Oxlade-Chamberlain is a very technically gifted player and he combines that with a burst of acceleration. With a little more self-belief, there’s no reason he can’t be the key that unlocks countless more defences for the Klopp’s side.
No striker can thrive in this Newcastle set-up
It was difficult not to feel for Dwight Gayle at Anfield. He was given a thankless task up front, one that was unlikely to reap any kind of reward.
He hassled, harried and pressurised the Liverpool defenders but, apart from one first half shot from 25 yards that went high and wide, never came close to threatening the goal.
Gayle lasted 65 minutes before being replaced by Spanish striker Joselu, he had touched the ball just 16 times, which was no fault of his own.
Benítez’s set-up at Anfield was sound, Newcastle would’ve been picked off with ease if they’d played expansive, attacking football from the outset. But at 2-0 down and with nothing to lose, it was disappointing to see a striker replace a striker.
Admittedly the Magpies boss may be wary of goal difference as it could be a factor come the end of the season, but as discussed in this article, it may be time for Benítez to let Newcastle off the leash a little.
Mané coming into form at the ideal time
This season has been a strange one for the Senegal international. Mané hasn’t produced the same scintillating displays as last term and has looked out of sorts in several matches, yet he has scored 14 goals and registered seven assists in 30 games – for many players it would be a standout campaign
The promising sign for Liverpool is Mané appears to be coming into top form at just the right moment. His confidence in front of goal has returned and he has struck five times in his last three matches.

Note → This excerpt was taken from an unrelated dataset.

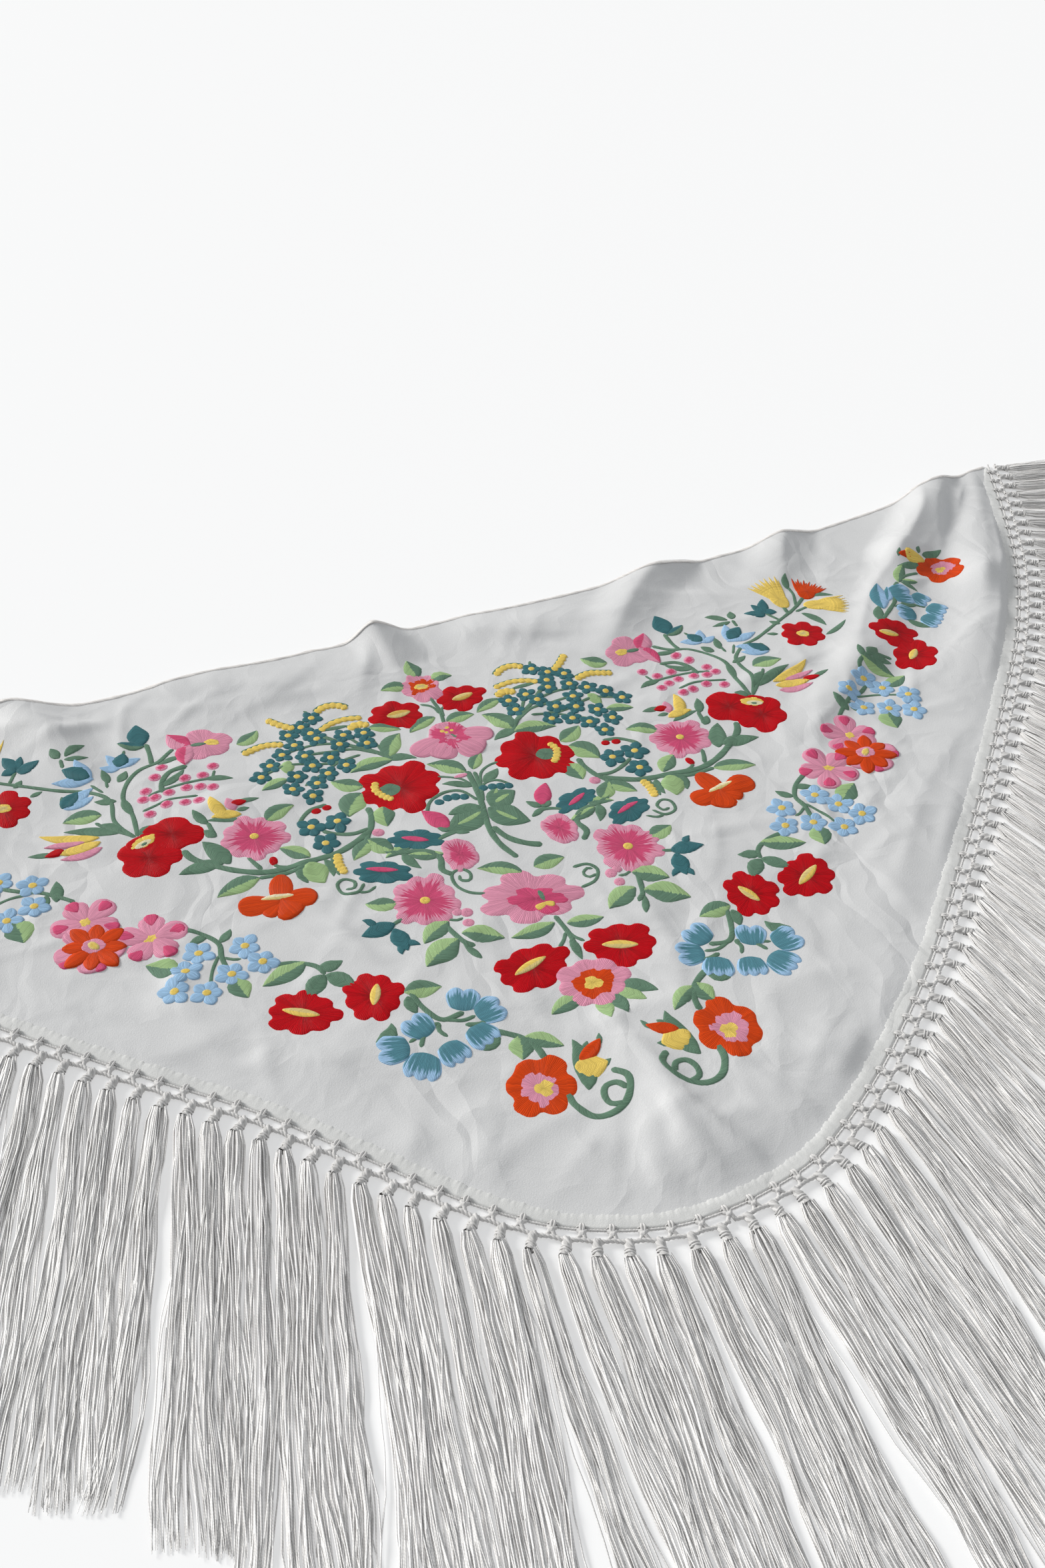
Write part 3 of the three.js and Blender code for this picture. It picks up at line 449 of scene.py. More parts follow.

Against Newcastle he was on the periphery of the game – he didn’t complete a single dribble or play a key pass – but at the crucial moment he came alive.
Coming off the left flank, he was involved in an interchange of passes with Can and Firmino and then finished well when he received the ball back from the Brazilian.
It was a decisive impact and ensured he beat last season’s tally of 13 goals with at least ten more games to play.